UNITED STATES
SECURITIES AND EXCHANGE COMMISSION
Washington, D.C. 20549
FORM 8-K
Current Report
Pursuant to Section 13 or 15(d) of the Securities Exchange Act of 1934
Date of Report (Date of earliest event reported): November 7, 2003
MOLINA HEALTHCARE, INC.
(Exact name of registrant as specified in its charter)
Delaware | 1-31719 | 13-4204626 | ||
(State of incorporation) | (Commission | (I.R.S. Employer | ||
File Number) | Identification Number) |
One Golden Shore Drive, Long Beach, California 90802
(Address of principal executive offices)
Registrants telephone number, including area code: (562) 435-3666
Item 5. Other Events and Regulation FD Disclosure.
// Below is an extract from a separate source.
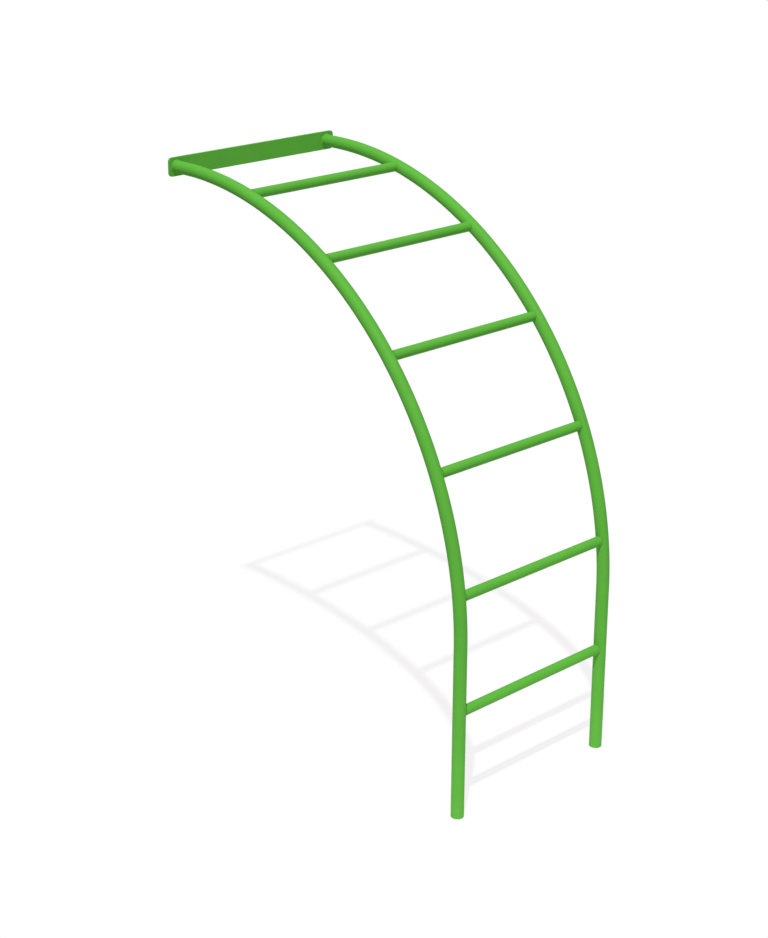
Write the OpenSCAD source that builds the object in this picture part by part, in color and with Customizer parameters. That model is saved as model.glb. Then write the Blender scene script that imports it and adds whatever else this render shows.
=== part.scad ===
// Monkey bars: an arched ladder of steel tube that bolts to the edge of a raised deck.
//
// Frame: +X runs out from the deck, +Y along the rungs, +Z up. The origin is at the centre of
// the two deck bolts, on the back face of the deck plate. The feet stand at the lowest Z.
// Left is the -Y side, right is the +Y side. Rung 1 is the highest, rung 6 the lowest.

/* [Rails] */
// Outer diameter of the two bent side rails
rail_d = 33.4; // [30:0.1:42]
// Wall thickness of the side rails
rail_wall = 3; // [2:0.5:4]
// Distance between the centre lines of the two rails
rail_spacing = 525; // [400:5:700]
// Level stretch of rail between the deck plate and the bend
lead_in = 52; // [50:1:120]
// Radius of the bend, measured to the rail's centre line
bend_r = 1012.5; // [900:2.5:1200]
// Straight leg between the bend and the ground
leg_h = 462.8; // [400:0.1:700]

/* [Rungs] */
// Outer diameter of the rungs
rung_d = 26.1; // [20:0.1:27]
// Wall thickness of the rungs
rung_wall = 2.4; // [2:0.2:3]
// Distance from a rail's centre line to the square end of a rung, less than the rail's radius
rung_cut = 15.2; // [14:0.1:16]
// Distance along the rail from the deck plate to rung 1
first_rung = 292.5; // [250:0.5:320]
// Distance along the rail from one rung to the next
rung_pitch = 304.8; // [290:0.1:320]

/* [Deck plate] */
// How far the plate reaches past the outside of each rail
plate_overhang = 8.5; // [6:0.5:40]
// Height of the plate
plate_h = 50.8; // [46:0.1:80]
// Thickness of the plate
plate_t = 6; // [4:1:10]
// Radius of the plate's four corners
plate_corner_r = 11; // [4:1:18]

/* [Fixings] */
// Pitch diameter of the M12 thread tapped through plate and insert, drawn as a plain hole
thread_d = 11; // [9:0.5:13]
// Length of the threaded insert in the top of each rail
insert_l = 40; // [20:1:45]
// Thickness of the disc that closes the foot of each rail
foot_disc_t = 4; // [3:1:8]

/* [Welds] */
// Leg of the fillet welds at the plate
weld_leg = 2; // [1.5:0.5:3]
// How far the welds at the rungs lie below the rung's surface
weld_recess = 1.4; // [0.8:0.1:1.6]

/* [Hidden] */
$fn = 96;
left = -1;
right = 1;
rail_r = rail_d / 2;
rail_bore_r = rail_r - rail_wall;
rung_r = rung_d / 2;
arc_l = bend_r * PI / 2;
bend_x = plate_t + lead_in;
plate_w = rail_spacing + rail_d + 2 * plate_overhang;
coat_green = [0.36, 0.67, 0.24];
zinc = [0.72, 0.74, 0.76];

// How far round the bend a place on the rail's centre line is, in degrees. The distance s is
// measured along the rail from the deck plate.
function bend_angle(s) = min(max(s - lead_in, 0), arc_l) / arc_l * 90;

// The place on the rail's centre line at the distance s, in the XZ plane.
function rail_x(s) = plate_t + min(s, lead_in) + bend_r * sin(bend_angle(s));
function rail_z(s) = -bend_r * (1 - cos(bend_angle(s))) - max(s - lead_in - arc_l, 0);

// Distance along the rail to a rung.
function rung_s(number) = first_rung + (number - 1) * rung_pitch;

// A ring between two radii; with no inner radius it is a disc.
module ring(outer_r, inner_r = 0) {
    difference() {
        circle(outer_r);
        if (inner_r > 0)
            circle(inner_r);
    }
}

// The rail's path, lead-in, quarter bend and leg, with a round section.
module rail_run(side, outer_r, inner_r = 0) {
    translate([0, side * rail_spacing / 2, 0]) {
        translate([plate_t, 0, 0])
            rotate([0, 90, 0])
                linear_extrude(lead_in)
                    ring(outer_r, inner_r);
        translate([bend_x, 0, -bend_r])
            rotate([90, 0, 0])
                rotate_extrude(angle = 90, $fn = 360)
                    translate([bend_r, 0])
                        ring(outer_r, inner_r, $fn = 96);
        // The quarter turn keeps the leg's shape and puts the seam of its surface to the side.
        translate([bend_x + bend_r, 0, -bend_r - leg_h])
            rotate([0, 0, 90])
                linear_extrude(leg_h)
                    ring(outer_r, inner_r);
    }
}

module rail(side) {
    color(coat_green)
        rail_run(side, rail_r, rail_bore_r);
}

// A straight run along Y at a rung's place, between the rails' centre lines or, with a cut, as
// much shorter at each end.
module rung_run(number, outer_r, inner_r, cut = 0) {
    translate([rail_x(rung_s(number)), rail_spacing / 2 - cut, rail_z(rung_s(number))])
        rotate([90, 0, 0])
            linear_extrude(rail_spacing - 2 * cut)
                ring(outer_r, inner_r);
}

// A rung is a tube cut square at both ends. A shallow notch in each end fits against the rail,
// and a groove stays open on the rail's outer and inner side.
module rung(number) {
    color(coat_green)
        difference() {
            rung_run(number, rung_r, rung_r - rung_wall, rung_cut);
            rail_run(left, rail_r);
            rail_run(right, rail_r);
        }
}

// The welds that close the grooves at both ends of a rung, set a little below its surface.
module rung_welds(number) {
    bore_r = rung_r - rung_wall;
    color(coat_green)
        difference() {
            rung_run(number, rung_r - weld_recess, bore_r);
            rail_run(left, rail_r);
            rail_run(right, rail_r);
            rung_run(number, rung_r, 0, rung_cut);
        }
}

// The deck plate has one tapped hole behind each rail's end.
module deck_plate() {
    corner_y = plate_w / 2 - plate_corner_r;
    corner_z = plate_h / 2 - plate_corner_r;
    color(coat_green)
        difference() {
            union() {
                translate([0, -corner_y, -plate_h / 2])
                    cube([plate_t, 2 * corner_y, plate_h]);
                translate([0, -plate_w / 2, -corner_z])
                    cube([plate_t, plate_w, 2 * corner_z]);
                for (y = [-corner_y, corner_y], z = [-corner_z, corner_z])
                    translate([0, y, z])
                        rotate([0, 90, 0])
                            cylinder(h = plate_t, r = plate_corner_r);
            }
            for (side = [left, right])
                translate([-1, side * rail_spacing / 2, 0])
                    rotate([0, 90, 0])
                        cylinder(h = plate_t + 2, d = thread_d);
        }
}

// A plug inside the rail's lead-in, against the plate, that carries on the plate's thread.
module rail_insert(side) {
    color(zinc)
        translate([plate_t, side * rail_spacing / 2, 0])
            rotate([0, 90, 0])
                linear_extrude(insert_l)
                    ring(rail_bore_r, thread_d / 2);
}

// A disc inside the rail's lower end, flush with it.
module foot_disc(side) {
    color(coat_green)
        translate([bend_x + bend_r, side * rail_spacing / 2, -bend_r - leg_h])
            cylinder(h = foot_disc_t, r = rail_bore_r);
}

// The fillet weld round a rail where it meets the plate.
module plate_weld(side) {
    color(coat_green)
        translate([plate_t, side * rail_spacing / 2, 0])
            rotate([0, 90, 0])
                rotate_extrude()
                    polygon([[rail_r, 0], [rail_r + weld_leg, 0], [rail_r, weld_leg]]);
}

deck_plate();
rail(left);  // left_rail
rail(right);  // right_rail
rung(1);  // rung_1
rung(2);  // rung_2
rung(3);  // rung_3
rung(4);  // rung_4
rung(5);  // rung_5
rung(6);  // rung_6
rail_insert(left);  // left_rail_insert
rail_insert(right);  // right_rail_insert
foot_disc(left);  // left_foot_disc
foot_disc(right);  // right_foot_disc
plate_weld(left);  // left_plate_weld
plate_weld(right);  // right_plate_weld
rung_welds(1);  // rung_1_welds
rung_welds(2);  // rung_2_welds
rung_welds(3);  // rung_3_welds
rung_welds(4);  // rung_4_welds
rung_welds(5);  // rung_5_welds
rung_welds(6);  // rung_6_welds
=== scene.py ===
"""Looks of the monkey bars: an arched ladder of powder-coated steel tube with a deck plate.

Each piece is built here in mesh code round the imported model, in metres. Smooth swept tubes, rungs
cut to the rails, rippled weld beads and a plate with rounded edges stand for the plain CAD nodes.
"""

import math

import bmesh
import bpy
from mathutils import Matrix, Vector


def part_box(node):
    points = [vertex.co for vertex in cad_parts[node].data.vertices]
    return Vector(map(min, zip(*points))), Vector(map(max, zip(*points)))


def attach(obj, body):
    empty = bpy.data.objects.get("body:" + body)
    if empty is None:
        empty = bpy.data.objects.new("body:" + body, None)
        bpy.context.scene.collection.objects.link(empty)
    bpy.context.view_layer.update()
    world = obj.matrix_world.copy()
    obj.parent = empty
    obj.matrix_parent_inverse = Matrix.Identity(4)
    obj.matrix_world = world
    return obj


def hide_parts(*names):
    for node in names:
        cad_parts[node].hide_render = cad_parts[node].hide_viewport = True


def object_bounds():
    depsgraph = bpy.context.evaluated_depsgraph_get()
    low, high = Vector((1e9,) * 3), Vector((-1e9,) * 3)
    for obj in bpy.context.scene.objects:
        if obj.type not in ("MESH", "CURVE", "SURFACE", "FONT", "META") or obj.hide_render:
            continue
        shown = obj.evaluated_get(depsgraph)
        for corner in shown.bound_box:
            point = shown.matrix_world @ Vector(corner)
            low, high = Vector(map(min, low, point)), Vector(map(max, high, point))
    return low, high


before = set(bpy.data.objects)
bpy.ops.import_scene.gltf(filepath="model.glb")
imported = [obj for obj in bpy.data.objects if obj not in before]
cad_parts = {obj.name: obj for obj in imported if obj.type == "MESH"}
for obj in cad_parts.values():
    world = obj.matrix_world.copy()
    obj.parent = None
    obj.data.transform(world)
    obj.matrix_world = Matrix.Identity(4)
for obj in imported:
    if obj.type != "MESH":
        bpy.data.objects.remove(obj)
cad_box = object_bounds()

MM = 0.001
X, Y, Z = Vector((1, 0, 0)), Vector((0, 1, 0)), Vector((0, 0, 1))
LEFT, RIGHT = "left", "right"
RUNGS = range(1, 7)

# ---------------------------------------------------------------- sizes, read off the frame
plate_low, plate_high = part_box("deck_plate")
insert_low, insert_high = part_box("left_rail_insert")
disc_low, disc_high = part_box("left_foot_disc")
rail_low, rail_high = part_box("left_rail")
_, rung_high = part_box("rung_1")

PLATE_T = plate_high.x
RAIL_Y = abs(rail_low.y + rail_high.y) / 2
RAIL_R = (rail_high.y - rail_low.y) / 2
RAIL_BORE_R = (insert_high.z - insert_low.z) / 2
LEG_X = (disc_low.x + disc_high.x) / 2
GROUND = disc_low.z
INSERT_END = insert_high.x
DISC_T = disc_high.z - disc_low.z
RUNG_CUT = RAIL_Y - rung_high.y

# What a box can't tell: these repeat the CAD model's values.
LEAD_IN = 52 * MM
RUNG_WALL = 2.4 * MM
WELD_LEG = 2 * MM
WELD_RECESS = 1.4 * MM
PLATE_CORNER_R = 11 * MM

# Distance from one ripple of a weld bead to the next.
RIPPLE_PITCH = 1.9 * MM

BEND_R = LEG_X - PLATE_T - LEAD_IN
BEND_X = PLATE_T + LEAD_IN
BEND_L = BEND_R * math.pi / 2
RAIL_L = LEAD_IN + BEND_L + (-BEND_R - GROUND)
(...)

On November 6, 2003, we reported net income per diluted share of $0.46 for the three months ended September 30, 2003. Net income per diluted share was presented in conformity with accounting principles generally accepted in the United States (Generally Accepted Accounting Principles, or GAAP).
Pro forma net income per diluted share was $0.44. Pro forma net income per diluted share excludes $1.0 million of tax benefits derived from a project undertaken by us to recover certain tax credits. These benefits totaled $1.2 million for the quarter ended September 30, 2003, of which $1.0 million related to periods prior to the quarter ended September 30, 2003. Pro forma net income per diluted share also excludes $300,000 in tax consulting fees paid by us in connection with the tax credit recovery project, as well as $700,000 in one-time stock compensation expense triggered by the effectiveness of our initial public offering of common stock. The consulting fees and stock option compensation expense noted above were tax-effected at a rate of 37.5% in calculating pro forma net income per diluted share.
The table attached hereto as Exhibit 99.1 is a reconciliation of GAAP net income per diluted share to pro forma net income per diluted share.
Item 7. Financial Statements and Exhibits.
(c) Exhibits.
Exhibit No. |
Description | |||
99.1 |
Reconciliation of Pro Forma Adjustments (unaudited) |
Signatures
Pursuant to the requirements of the Securities Exchange Act of 1934, the registrant has duly caused this report to be signed on its behalf by the undersigned hereunto duly authorized.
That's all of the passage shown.